Additional Medicare + NIIT Stacking Calculator
Combine the 0.9% Additional Medicare Tax + 3.8% NIIT in one calculator. Both surcharges apply to high earners and frequently stack.
Two Stacking Surcharges Most High Earners Don't Plan For
Both surcharges entered the tax code via the Affordable Care Act (2010) and took effect January 1, 2013. The 0.9% Additional Medicare Tax (Section 3101(b)(2)) applies to wages, SE income, and railroad compensation. The 3.8% NIIT (Section 1411) applies to investment income. Critically, both share the SAME income thresholds: $200K single, $250K MFJ, $200K HoH, $125K MFS. And both thresholds are NOT indexed to inflation — they capture more households each year as wages grow.

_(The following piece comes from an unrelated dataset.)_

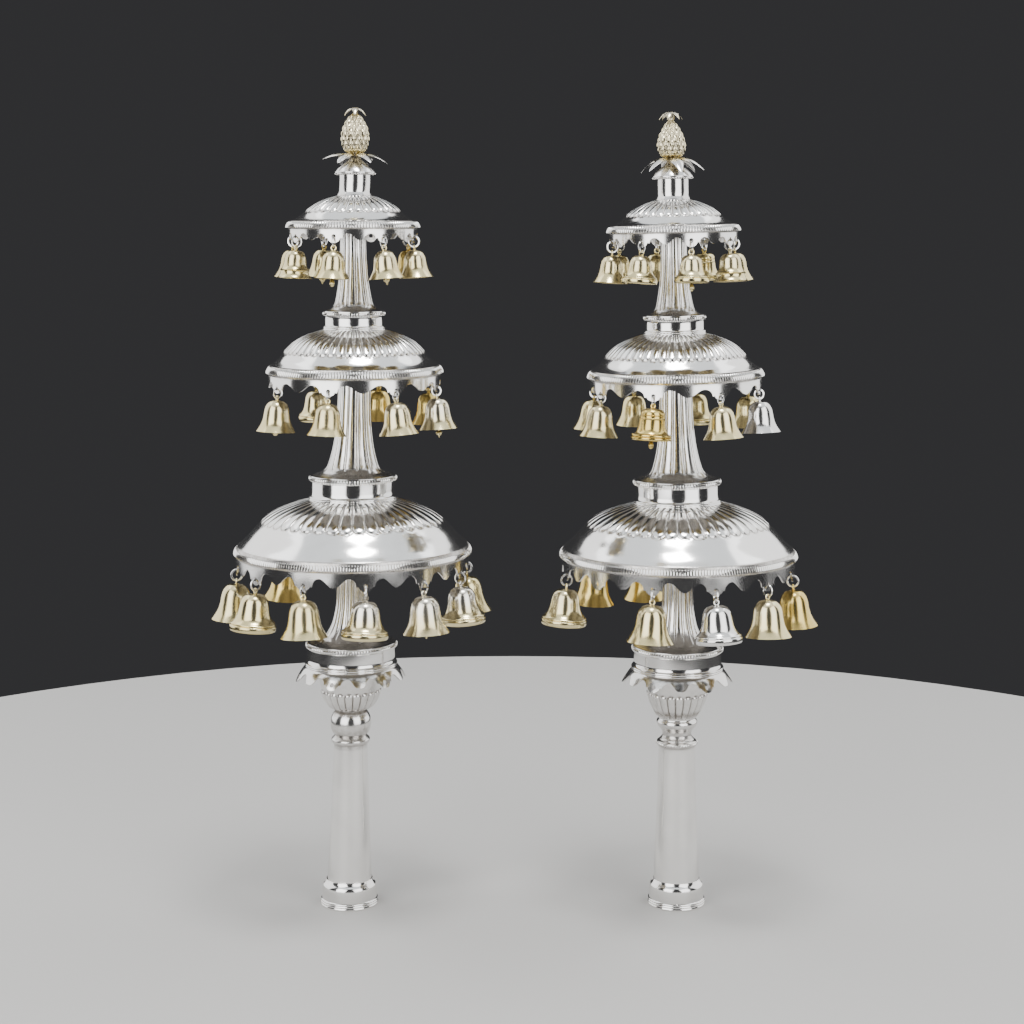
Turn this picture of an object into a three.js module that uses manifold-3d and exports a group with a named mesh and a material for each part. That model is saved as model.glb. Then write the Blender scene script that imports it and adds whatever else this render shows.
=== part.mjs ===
// A pair of silver torah finials: two three-tiered towers of domes hung with small bells.
// Millimetres, +Z up. The towers stand side by side along X, and their fronts face -Y.
// Angles round a tower are measured from the front, positive towards +X.
import * as THREE from 'three';
import Module from 'manifold-3d';
import { mergeVertices } from 'three/addons/utils/BufferGeometryUtils.js';

// The pair
const AXIS_SPACING = 178;
const PAIR_CENTRE_X = 0.47;
const PAIR_CENTRE_Y = 0.32;

// Gap left where one piece rests on the next
const JOINT_GAP = 0.3;

// Sheet silver. The domes are thicker at the shoulder and at the crown.
const SHELL_WALL = 1.1;
const SHOULDER_WALL = 1.8;
const CROWN_WALL = 1.4;
const APRON_WALL = 0.9;

// Carving: relief of the gadroons on the domes and of the flutes on the stems
const GADROON_RELIEF = 0.8;
const GADROON_LIFT = 0.4;
const FLUTE_RELIEF = 0.7;
const CUP_LOBE_RELIEF = 0.8;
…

Most high earners pay BOTH simultaneously. A single filer with $280K wages and $40K investment income owes: $720 Additional Medicare (0.9% on the $80K over $200K wages) PLUS $4,560 NIIT (3.8% on the lesser of $40K investment income or $120K AGI overage = $40K). Combined surcharge: $5,280. Source: IRS Section 1411, Section 3101(b)(2). Last updated: May 2026.

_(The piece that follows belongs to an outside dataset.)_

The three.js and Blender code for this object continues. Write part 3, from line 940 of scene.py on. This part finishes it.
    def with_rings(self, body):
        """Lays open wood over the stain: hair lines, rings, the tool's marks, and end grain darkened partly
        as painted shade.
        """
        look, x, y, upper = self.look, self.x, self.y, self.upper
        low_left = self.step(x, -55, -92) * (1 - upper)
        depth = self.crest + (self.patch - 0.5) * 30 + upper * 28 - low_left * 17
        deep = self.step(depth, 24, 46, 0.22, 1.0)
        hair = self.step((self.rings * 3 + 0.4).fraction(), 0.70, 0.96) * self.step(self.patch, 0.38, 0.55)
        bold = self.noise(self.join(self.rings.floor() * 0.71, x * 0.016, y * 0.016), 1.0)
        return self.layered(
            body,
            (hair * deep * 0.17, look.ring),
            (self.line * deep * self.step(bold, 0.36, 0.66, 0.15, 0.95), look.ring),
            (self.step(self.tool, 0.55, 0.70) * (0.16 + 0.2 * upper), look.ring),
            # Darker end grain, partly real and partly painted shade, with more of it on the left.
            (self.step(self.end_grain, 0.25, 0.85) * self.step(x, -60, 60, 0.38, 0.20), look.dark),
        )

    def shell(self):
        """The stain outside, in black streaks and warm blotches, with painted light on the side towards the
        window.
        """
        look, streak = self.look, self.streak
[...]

How to Avoid Stacking (or Minimize It)
(1) Maximize tax-advantaged accounts. 401(k) + HSA + IRA reduce both wages (lower Add'l Medicare) AND AGI (lower NIIT exposure). (2) Tax-loss harvesting. Reduces investment income subject to NIIT. (3) Muni bonds. Tax-exempt interest is NOT investment income for NIIT. (4) Roth conversions in low-AGI years. Permanently moves money out of NIIT-subject investment income. (5) Real estate professional status. Rental income reclassified as active = exempt from NIIT.
Stacking With Other High-Earner Taxes
For ultra-high earners, the surcharges compound with: (1) Top 37% federal income tax bracket. (2) AMT (often deactivated by TCJA but can apply). (3) State income tax 5-13%. (4) Phase-out of itemized deductions. Combined marginal rate on the next dollar earned by a high earner in CA or NY easily reaches 50%+.
Form 8959 + Form 8960 Filing
Additional Medicare Tax: file Form 8959 with your 1040. NIIT: file Form 8960. Both flow to your Form 1040 line 23 'Other Taxes' via Schedule 2. Most tax software auto-calculates these — verify the numbers, especially if you have multi-state income or unusual investment situations.